##### MATERIAL PROVIDED #####

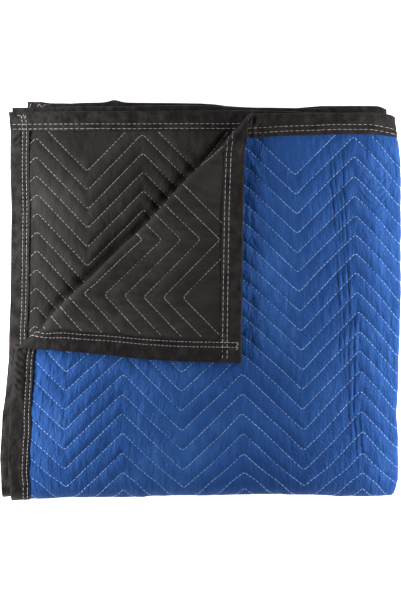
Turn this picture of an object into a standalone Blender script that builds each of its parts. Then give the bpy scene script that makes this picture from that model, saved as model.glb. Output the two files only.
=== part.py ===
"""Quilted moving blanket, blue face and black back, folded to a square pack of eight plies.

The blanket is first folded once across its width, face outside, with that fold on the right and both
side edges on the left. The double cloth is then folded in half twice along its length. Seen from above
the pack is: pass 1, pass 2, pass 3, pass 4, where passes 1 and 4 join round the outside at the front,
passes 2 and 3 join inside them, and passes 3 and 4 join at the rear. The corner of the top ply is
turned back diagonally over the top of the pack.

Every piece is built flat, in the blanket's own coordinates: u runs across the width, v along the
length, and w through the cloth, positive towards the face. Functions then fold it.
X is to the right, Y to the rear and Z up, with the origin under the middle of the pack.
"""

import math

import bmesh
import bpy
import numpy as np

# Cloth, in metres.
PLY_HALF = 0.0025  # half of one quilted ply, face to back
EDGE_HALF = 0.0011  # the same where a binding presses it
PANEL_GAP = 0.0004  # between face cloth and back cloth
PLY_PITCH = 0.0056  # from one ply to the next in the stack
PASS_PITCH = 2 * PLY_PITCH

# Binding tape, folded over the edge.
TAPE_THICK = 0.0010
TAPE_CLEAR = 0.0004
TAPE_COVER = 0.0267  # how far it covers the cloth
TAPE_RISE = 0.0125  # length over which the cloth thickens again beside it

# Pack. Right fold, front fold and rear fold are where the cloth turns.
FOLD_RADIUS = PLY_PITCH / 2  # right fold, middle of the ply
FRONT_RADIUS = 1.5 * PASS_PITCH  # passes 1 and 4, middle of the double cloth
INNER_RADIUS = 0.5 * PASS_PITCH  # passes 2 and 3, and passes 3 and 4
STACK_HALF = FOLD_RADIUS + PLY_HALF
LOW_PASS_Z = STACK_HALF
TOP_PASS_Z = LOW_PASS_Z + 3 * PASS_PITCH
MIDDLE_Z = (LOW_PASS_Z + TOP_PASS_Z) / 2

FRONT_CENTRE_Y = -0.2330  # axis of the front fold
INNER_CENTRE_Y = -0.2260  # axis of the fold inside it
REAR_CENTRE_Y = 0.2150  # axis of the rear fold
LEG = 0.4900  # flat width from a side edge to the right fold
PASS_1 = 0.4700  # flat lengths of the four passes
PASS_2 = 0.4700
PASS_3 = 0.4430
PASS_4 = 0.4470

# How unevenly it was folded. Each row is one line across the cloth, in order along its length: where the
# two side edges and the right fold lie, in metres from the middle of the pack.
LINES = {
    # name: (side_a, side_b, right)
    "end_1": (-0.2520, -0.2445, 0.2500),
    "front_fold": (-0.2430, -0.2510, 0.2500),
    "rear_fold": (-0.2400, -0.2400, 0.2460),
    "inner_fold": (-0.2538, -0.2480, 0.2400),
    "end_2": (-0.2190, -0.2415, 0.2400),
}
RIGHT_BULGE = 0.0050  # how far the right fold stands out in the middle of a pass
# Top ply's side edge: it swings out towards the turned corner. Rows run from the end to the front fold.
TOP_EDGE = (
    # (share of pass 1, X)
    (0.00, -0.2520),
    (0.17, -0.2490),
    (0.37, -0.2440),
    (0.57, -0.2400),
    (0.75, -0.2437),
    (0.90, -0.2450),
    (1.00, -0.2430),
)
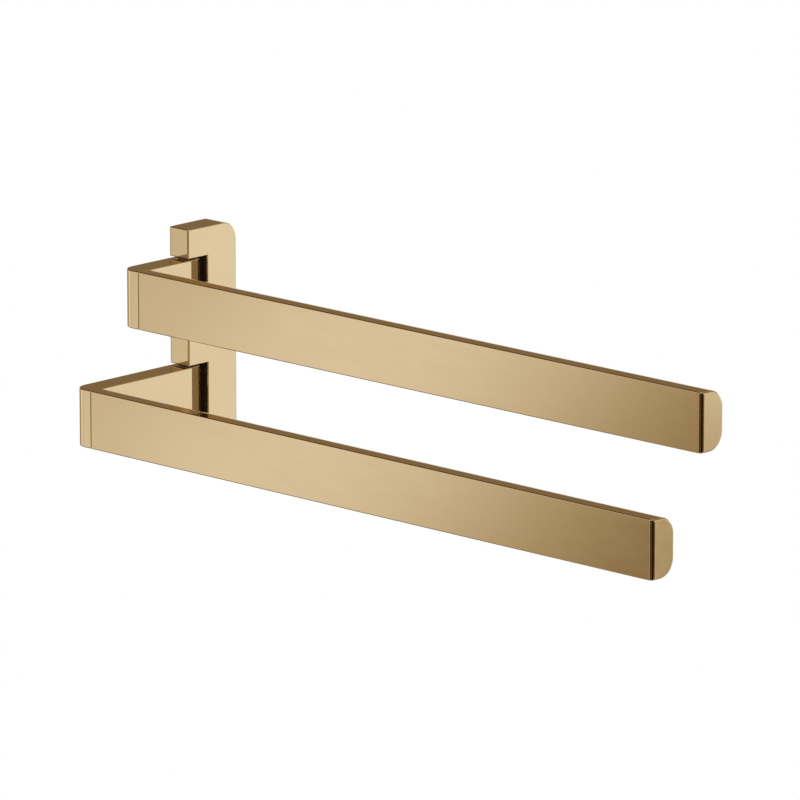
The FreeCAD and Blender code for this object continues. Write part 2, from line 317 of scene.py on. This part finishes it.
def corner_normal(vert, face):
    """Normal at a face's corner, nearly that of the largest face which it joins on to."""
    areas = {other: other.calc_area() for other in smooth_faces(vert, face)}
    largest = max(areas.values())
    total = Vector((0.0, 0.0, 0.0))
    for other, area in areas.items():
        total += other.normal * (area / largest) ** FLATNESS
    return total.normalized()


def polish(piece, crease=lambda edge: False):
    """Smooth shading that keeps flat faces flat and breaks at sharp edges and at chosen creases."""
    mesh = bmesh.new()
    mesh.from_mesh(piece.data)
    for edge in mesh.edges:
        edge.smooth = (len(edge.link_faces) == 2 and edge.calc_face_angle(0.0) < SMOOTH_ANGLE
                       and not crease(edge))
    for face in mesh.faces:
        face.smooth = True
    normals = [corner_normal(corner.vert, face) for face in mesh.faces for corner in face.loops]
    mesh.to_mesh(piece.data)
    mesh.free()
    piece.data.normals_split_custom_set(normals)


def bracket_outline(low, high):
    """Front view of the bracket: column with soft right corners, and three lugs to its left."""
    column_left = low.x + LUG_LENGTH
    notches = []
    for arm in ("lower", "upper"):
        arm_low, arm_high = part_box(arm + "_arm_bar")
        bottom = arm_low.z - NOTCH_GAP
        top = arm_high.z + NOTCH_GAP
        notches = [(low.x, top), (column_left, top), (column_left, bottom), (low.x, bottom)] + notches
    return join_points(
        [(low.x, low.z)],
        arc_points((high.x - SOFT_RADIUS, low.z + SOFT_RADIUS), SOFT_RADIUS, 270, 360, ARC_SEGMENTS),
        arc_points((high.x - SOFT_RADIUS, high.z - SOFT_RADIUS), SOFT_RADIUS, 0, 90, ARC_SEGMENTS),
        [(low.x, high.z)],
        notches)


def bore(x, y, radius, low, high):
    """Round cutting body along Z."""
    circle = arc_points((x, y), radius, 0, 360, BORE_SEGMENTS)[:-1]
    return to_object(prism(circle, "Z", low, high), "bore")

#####

> **TASK DETAILS**: Repeat the material word for word from its opening line up to and including the line containing "of eight plies.".

> **RESPONSE TO THE EXERCISE**:
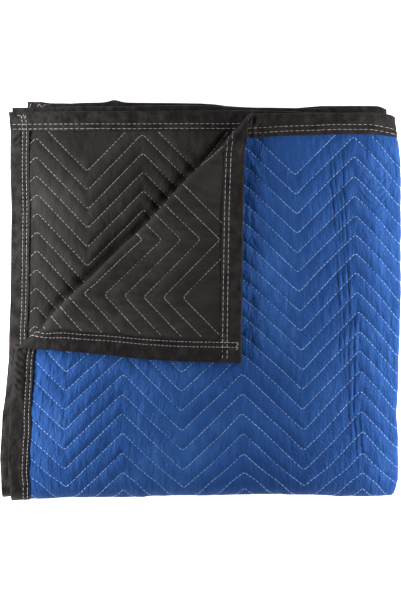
Turn this picture of an object into a standalone Blender script that builds each of its parts. Then give the bpy scene script that makes this picture from that model, saved as model.glb. Output the two files only.
=== part.py ===
"""Quilted moving blanket, blue face and black back, folded to a square pack of eight plies.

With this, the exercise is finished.